Blindy goes on to explain to the stranger what he did to Willie Sawyer's face earlier that night, arousing the disapproval of Frank, who reproves the blind man by calling him Blackie: "'Blackie, you have one on the house,' Frank said." Blindy, of course, takes vehement exception once again to being called by his old name: "That's mighty good of you Frank [to offer me sleeping quarters!. Only just don't call me Blackie. I'm not Blackie any more. Blindy's my name." Frank, unlike Tom, wisely and compassionately corrects himself and adds a fillip: "Have a drink, Blindy" (495). Just as the older waiter in "A Clean, Well-Lighted Place" defuses a potentially violent altercation by making "a joke," Frank also becomes the peacemaker who facilitates the swing of the narrative from abhorrent violence to social amity and eventually to the tranquility of isolated but secure and consolatory sleep.
The stories share positive as well as negative themes. There is a merging of voices into a kind of spiritual bond. In "A Clean, Well-Lighted Place," the voices of the older waiter and the old man, who, as Carlos Baker notes, never speak a single word to each other, join to express a common ethos, by implication Hemingway's as well. In "A Man of the World" there is a similar bonding between Frank and Blindy. Tom is uneasy about Blindy's loquacious presence, but it's Frank the bartender who should want Blindy gone from The Pilot. Blindy is bad for business: he "had run . . . [the young fellow] out" from the slot machines (493), the patrons threaten to "go next door to The Index," "no one would come in if they saw him at the door" (494). And yet Frank tells the story of the fight, pacifies Blindy by using his correct name, and offers him a drink and a room for the night "in the back of the place" (495). Like the older waiter in "A Clean, Well-Lighted Place," one "of those who like to stay late at the cafe" (290), Frank signals his spiritual closeness to Blindy with various offers of comfort and security.

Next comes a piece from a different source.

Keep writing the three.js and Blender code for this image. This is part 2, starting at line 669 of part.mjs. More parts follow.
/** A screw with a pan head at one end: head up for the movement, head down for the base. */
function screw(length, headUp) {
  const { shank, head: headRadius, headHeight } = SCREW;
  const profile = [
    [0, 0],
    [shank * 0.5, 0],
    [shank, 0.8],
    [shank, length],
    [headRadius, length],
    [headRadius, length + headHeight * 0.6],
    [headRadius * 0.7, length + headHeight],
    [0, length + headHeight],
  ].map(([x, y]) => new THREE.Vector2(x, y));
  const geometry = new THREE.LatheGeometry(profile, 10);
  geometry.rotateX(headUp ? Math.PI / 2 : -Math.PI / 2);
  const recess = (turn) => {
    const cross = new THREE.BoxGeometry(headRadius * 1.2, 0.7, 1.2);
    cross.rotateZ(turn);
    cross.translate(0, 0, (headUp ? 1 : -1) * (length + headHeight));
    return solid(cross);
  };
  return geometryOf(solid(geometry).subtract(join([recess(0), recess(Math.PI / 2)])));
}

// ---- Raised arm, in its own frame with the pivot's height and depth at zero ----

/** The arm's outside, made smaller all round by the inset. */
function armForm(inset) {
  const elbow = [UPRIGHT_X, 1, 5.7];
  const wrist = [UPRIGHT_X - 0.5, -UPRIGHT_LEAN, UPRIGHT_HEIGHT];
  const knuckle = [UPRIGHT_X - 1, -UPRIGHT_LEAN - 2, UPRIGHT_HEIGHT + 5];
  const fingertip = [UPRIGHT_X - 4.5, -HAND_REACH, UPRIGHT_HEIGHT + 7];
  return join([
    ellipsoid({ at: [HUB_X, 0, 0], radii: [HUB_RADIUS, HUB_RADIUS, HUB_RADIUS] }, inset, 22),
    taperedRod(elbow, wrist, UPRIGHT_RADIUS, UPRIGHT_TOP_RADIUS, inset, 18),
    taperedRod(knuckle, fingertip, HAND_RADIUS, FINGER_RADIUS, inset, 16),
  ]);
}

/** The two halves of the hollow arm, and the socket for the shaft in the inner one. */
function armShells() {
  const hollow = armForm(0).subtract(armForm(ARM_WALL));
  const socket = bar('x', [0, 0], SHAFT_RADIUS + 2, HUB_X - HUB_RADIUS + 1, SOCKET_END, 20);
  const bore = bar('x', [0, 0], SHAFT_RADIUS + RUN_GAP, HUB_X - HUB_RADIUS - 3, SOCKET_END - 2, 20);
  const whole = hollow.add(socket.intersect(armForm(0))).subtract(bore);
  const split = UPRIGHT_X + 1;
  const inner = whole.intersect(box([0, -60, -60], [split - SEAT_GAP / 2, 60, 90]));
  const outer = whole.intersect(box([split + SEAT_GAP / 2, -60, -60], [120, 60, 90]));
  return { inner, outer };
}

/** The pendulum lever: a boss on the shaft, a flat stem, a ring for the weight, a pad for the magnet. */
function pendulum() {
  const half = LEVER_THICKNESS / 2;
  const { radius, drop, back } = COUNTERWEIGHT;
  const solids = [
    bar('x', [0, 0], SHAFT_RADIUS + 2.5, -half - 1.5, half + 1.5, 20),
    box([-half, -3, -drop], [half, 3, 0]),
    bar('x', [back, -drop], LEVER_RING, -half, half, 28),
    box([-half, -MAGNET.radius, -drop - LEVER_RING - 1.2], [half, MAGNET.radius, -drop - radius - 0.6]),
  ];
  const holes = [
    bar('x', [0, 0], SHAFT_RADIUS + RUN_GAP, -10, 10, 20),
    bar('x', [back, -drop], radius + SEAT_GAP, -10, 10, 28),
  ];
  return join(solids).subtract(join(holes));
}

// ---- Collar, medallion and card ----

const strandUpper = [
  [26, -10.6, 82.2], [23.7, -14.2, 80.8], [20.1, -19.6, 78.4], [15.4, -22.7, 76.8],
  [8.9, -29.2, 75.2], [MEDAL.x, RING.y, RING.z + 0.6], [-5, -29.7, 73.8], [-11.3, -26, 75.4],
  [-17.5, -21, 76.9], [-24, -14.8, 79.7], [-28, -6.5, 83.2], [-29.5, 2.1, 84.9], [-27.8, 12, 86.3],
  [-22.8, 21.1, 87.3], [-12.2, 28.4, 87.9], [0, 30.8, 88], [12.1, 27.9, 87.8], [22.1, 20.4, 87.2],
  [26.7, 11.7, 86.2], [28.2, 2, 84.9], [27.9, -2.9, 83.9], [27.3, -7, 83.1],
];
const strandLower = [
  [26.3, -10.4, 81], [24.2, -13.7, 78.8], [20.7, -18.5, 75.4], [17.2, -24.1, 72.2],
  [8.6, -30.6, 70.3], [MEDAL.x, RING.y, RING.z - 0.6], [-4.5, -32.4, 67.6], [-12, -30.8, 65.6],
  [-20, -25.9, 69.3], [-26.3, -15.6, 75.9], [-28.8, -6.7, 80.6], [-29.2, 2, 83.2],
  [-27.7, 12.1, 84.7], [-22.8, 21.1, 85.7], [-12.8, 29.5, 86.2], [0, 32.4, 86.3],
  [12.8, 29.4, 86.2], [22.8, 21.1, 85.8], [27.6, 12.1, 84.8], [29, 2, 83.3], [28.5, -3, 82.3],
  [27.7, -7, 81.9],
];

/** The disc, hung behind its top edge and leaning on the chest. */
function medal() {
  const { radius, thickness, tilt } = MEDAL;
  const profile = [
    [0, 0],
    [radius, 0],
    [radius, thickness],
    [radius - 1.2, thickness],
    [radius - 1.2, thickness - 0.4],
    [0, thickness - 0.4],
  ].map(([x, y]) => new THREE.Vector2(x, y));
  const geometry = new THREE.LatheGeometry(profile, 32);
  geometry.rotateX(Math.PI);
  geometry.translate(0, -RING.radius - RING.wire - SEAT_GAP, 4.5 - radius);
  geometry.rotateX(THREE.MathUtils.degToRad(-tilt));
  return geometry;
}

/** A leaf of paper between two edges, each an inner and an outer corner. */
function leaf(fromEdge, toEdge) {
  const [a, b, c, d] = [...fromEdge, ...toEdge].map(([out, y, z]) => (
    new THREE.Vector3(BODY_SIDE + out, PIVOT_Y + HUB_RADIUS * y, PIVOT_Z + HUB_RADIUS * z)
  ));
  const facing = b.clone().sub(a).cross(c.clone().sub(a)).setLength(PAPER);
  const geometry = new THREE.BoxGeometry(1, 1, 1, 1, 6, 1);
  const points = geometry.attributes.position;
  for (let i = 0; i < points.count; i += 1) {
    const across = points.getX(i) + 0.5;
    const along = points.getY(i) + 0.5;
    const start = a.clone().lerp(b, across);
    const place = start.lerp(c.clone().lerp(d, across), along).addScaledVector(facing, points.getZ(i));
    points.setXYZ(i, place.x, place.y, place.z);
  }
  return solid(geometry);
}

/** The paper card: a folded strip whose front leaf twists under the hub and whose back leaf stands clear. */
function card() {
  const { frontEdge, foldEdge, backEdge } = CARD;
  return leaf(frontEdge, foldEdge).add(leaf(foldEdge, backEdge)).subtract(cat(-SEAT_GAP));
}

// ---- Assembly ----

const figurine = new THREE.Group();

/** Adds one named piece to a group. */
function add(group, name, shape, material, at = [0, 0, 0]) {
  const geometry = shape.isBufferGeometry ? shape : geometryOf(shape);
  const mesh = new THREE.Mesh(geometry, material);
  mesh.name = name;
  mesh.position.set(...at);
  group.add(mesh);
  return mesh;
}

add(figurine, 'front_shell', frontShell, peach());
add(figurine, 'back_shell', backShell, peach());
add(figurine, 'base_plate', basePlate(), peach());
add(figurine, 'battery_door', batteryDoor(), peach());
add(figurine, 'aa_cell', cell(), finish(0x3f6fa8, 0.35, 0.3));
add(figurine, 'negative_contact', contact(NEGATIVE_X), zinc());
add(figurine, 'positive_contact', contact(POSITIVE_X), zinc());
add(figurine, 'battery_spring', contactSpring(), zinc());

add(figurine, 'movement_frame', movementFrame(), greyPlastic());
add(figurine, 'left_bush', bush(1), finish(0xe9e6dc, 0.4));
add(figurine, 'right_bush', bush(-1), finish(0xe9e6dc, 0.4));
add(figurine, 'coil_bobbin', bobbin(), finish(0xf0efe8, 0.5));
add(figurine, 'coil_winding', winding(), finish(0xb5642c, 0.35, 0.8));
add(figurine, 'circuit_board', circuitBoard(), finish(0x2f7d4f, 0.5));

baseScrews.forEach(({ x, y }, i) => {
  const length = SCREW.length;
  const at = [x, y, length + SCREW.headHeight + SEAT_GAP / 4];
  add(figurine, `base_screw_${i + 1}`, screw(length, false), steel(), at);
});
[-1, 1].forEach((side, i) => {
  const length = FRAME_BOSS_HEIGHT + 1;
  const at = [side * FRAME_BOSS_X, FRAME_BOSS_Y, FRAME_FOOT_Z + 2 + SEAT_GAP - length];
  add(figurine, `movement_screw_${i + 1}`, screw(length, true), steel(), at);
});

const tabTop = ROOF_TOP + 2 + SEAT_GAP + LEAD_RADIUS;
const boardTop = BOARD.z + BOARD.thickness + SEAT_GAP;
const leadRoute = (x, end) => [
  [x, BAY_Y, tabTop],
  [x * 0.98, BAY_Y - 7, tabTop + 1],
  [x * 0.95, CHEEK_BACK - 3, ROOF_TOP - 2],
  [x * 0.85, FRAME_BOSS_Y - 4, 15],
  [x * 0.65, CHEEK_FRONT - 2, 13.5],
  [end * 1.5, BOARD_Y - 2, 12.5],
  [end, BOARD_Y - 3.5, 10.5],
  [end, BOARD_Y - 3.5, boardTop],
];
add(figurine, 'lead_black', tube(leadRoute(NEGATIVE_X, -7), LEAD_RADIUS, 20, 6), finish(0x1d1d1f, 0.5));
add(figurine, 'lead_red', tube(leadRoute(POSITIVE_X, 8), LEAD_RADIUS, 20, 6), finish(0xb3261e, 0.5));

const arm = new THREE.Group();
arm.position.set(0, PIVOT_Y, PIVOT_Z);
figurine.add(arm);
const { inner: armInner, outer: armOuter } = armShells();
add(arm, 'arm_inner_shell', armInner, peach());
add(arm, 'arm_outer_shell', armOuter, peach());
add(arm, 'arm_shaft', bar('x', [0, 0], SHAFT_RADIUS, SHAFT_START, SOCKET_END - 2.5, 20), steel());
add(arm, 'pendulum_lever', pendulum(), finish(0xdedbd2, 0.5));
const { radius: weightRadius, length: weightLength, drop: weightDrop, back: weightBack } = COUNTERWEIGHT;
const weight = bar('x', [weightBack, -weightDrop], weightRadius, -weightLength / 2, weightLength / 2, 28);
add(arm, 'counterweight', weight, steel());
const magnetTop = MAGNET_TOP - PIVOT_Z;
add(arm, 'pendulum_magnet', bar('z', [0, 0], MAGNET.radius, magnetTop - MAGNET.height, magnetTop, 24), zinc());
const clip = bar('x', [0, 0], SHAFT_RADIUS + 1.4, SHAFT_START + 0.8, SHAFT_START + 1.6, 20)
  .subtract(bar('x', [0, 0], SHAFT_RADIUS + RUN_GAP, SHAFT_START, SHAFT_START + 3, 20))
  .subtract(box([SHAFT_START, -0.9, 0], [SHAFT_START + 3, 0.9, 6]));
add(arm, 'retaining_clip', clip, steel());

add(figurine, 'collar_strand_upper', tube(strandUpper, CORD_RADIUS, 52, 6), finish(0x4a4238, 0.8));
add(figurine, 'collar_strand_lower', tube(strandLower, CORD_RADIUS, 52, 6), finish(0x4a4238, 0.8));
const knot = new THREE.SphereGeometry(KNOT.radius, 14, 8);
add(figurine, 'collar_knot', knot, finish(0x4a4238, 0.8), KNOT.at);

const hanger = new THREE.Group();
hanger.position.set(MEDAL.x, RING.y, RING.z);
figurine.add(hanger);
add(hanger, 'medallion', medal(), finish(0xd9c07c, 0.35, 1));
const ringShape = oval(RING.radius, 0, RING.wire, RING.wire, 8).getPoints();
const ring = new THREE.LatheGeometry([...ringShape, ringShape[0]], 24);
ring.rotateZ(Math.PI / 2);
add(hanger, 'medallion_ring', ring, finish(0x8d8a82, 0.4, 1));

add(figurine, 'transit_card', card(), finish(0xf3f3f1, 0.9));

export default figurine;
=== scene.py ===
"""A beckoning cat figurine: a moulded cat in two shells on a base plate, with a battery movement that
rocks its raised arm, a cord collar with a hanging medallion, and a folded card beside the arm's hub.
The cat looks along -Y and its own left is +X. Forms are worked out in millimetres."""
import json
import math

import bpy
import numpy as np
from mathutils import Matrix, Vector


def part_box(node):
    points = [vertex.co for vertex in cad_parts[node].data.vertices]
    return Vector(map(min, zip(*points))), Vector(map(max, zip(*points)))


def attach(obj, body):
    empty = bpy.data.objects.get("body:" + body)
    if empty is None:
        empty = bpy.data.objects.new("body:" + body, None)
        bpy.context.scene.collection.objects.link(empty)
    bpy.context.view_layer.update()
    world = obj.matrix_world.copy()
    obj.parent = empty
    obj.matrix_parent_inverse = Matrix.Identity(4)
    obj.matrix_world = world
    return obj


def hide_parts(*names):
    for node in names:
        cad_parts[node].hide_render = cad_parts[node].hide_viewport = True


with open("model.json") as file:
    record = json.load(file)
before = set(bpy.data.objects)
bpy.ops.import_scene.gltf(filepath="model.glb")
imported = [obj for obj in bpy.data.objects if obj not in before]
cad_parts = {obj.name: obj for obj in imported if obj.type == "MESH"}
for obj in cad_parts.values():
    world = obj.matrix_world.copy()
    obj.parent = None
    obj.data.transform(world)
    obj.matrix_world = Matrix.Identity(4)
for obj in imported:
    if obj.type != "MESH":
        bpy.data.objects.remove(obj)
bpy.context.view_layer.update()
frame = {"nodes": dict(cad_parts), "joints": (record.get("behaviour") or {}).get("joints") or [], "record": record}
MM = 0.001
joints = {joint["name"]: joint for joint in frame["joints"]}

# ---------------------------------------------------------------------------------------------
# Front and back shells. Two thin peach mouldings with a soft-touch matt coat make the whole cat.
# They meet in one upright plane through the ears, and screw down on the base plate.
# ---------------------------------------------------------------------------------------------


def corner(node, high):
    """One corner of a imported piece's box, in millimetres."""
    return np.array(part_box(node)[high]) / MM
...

Blindy "reached out and found the glass and he raised it accurately" (495) and gratefully for the bartender's respect and compassion for him. As the "accurate" toast shows, Blindy never forgets his manners. Good manners, indeed dignity and self-esteem, found in such an unlikely subject, only reinforce the argument that the need to act with grace is universal and lifelong. In "A Clean, Well-Lighted Place" the old man and the older waiter certainly embody this virtue. The old man walks "unsteadily but with dignity" (290), he says "thank you" (289) to the insulting younger waiter who pours him a brandy, and he pays for all his drinks, "leaving half a peseta tip" (290). The older waiter too exercises good manners. Although the younger waiter does "not understand" (290), the older waiter never sinks to rude or provocative behavior, but responds with a well-mannered "Good night" (291). And even though the older waiter "disliked bars and bodegas," his final words in the story, addressed to the barman, naturally are: "No, thank you" (291) --laconic but polite.

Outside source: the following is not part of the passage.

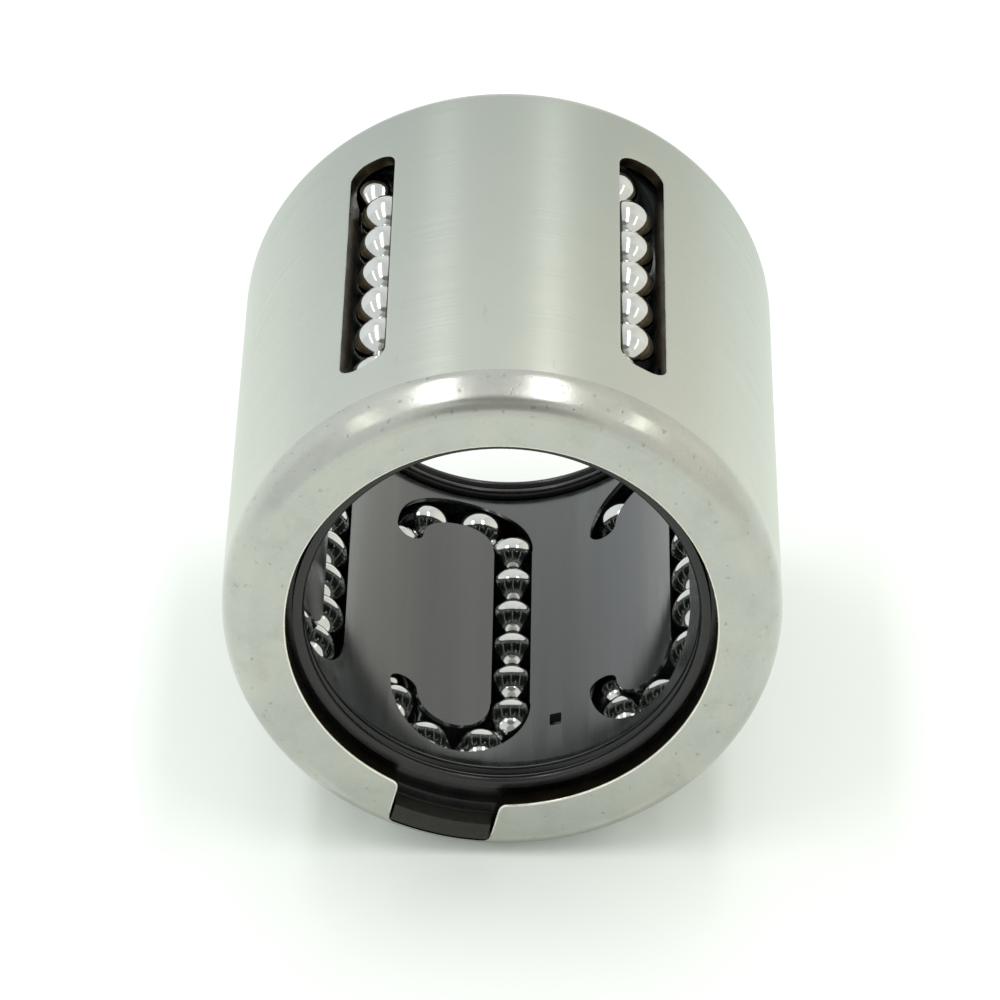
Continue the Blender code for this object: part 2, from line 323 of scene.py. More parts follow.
# ---------------------------------------------------------------- node helpers
class Nodes:
    """Short way to build a node tree."""

    def __init__(self, tree):
        self.tree = tree

    def add(self, kind, **settings):
        node = self.tree.nodes.new(kind)
        for key, value in settings.items():
            setattr(node, key, value)
        return node

    def link(self, source, target):
        self.tree.links.new(source, target)

    def feed(self, target, value):
        if hasattr(value, "links"):
            self.link(value, target)
        else:
            target.default_value = value

    def math(self, operation, a, b=0.0, c=0.0):
        node = self.add("ShaderNodeMath", operation=operation)
        for socket, value in zip(node.inputs, (a, b, c)):
            self.feed(socket, value)
        return node.outputs[0]

    def range(self, value, low, high, to_low=0.0, to_high=1.0):
        node = self.add("ShaderNodeMapRange")
        self.feed(node.inputs["Value"], value)
        node.inputs["From Min"].default_value = low
        node.inputs["From Max"].default_value = high
        node.inputs["To Min"].default_value = to_low
        node.inputs["To Max"].default_value = to_high
        return node.outputs[0]

    def ramp(self, value, stops):
        """Colour that follows a value through (value, brightness) stops, spread evenly over its range."""
        low, high = stops[0][0], stops[-1][0]
        node = self.add("ShaderNodeValToRGB")
        self.link(self.range(value, low, high), node.inputs[0])
        elements = node.color_ramp.elements
        while len(elements) < len(stops):
            elements.new(0.5)
        for element, (place, brightness) in zip(elements, stops):
            element.position = (place - low) / (high - low)
            element.color = (brightness, brightness, brightness, 1.0)
        return node.outputs[0]

    def mix(self, factor, a, b, blend="MIX"):
        node = self.add("ShaderNodeMix", data_type="RGBA", blend_type=blend)
        self.feed(node.inputs["Factor"], factor)
        for socket, colour in ((node.inputs[6], a), (node.inputs[7], b)):
            self.feed(socket, (*colour, 1.0) if isinstance(colour, tuple) else colour)
        return node.outputs[2]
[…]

Strange to tell, a politeness born of earned self-esteem is also Blindy's strong suit in public. He too says "thank you" each time to the young man who gives him a quarter from his jackpots. He stays "at the far end of the machines" (494) so as not to drive away any new patrons, and he is politely grateful to Frank for allowing him to stay the night ("That's mighty good of you" 495) and for offering him a drink, accepting with a "Yes, sir" (495) and a formal toast. As for the mentor/code hero of the story and his patience, wisdom, generosity, business savvy, and deference toward Blindy, especially in the matter of Blindy's correct name--all these I have already alluded to as elements of Frank's persona.
And so both short stories converge dramatically on these common themes: age, the consolation of light, a conservative viewpoint toward money, the loss or diminishment of sexuality, aloneness, the deprivation of physical powers and beauty, lurking depression and despair, violence (here eventually attenuated), the lifelong need for dignity and self-esteem, spiritual bonding among men, and the wisdom of age duly earned. In "A Clean, Well-Lighted Place" the abundance of naturalistic detail, some of it unpleasant, does not undercut the dignity of movement in the text and most readers come away "unusually stirred," as Sean O'Faolain once put it (112). A "dignity of movement" occurs, perhaps arguably, in "A Man of the World," especially if the reader perceives the overall movement toward amity and tranquility in the narrative and if he or she acknowledges that the tall-tale part of the story, the two paragraphs in which Frank and Blindy respectively recount the brawl, represents action that is prior, off-stage and verbally reprised to suit the occasion.
There is much in age that is a "nasty thing." But the older subjects in both these stories face it with exceptional dignity, some with more (the older waiter and Frank) and some with less (the old man and Blindy). The adversities that confront the latter, perhaps even the greater flaws in their characters (Blindy's sadistically violent nature and the old man's brooding aloofness) diminish their heroism. In the case of "A Man of the World," Blindy's durably happy and fun-loving disposition is a partial counterweight to the increased dross of violence that weighs down his heroism. It's a dicey trade-off that Hemingway made late in his career, making "A Man of the World" appear to be a "final, sardonic comment on the boxer-brawler" and clouding over the unexpected similarities between this story and "A Clean, Well-Lighted Place." Ironically, the less despairing of these two short stories comes just four years before that fateful 2 July 1961 date. The singular event of that day in American letters prevented Ernest Hemingway from experiencing the aspects of age he had creatively prefigured in these two short stories.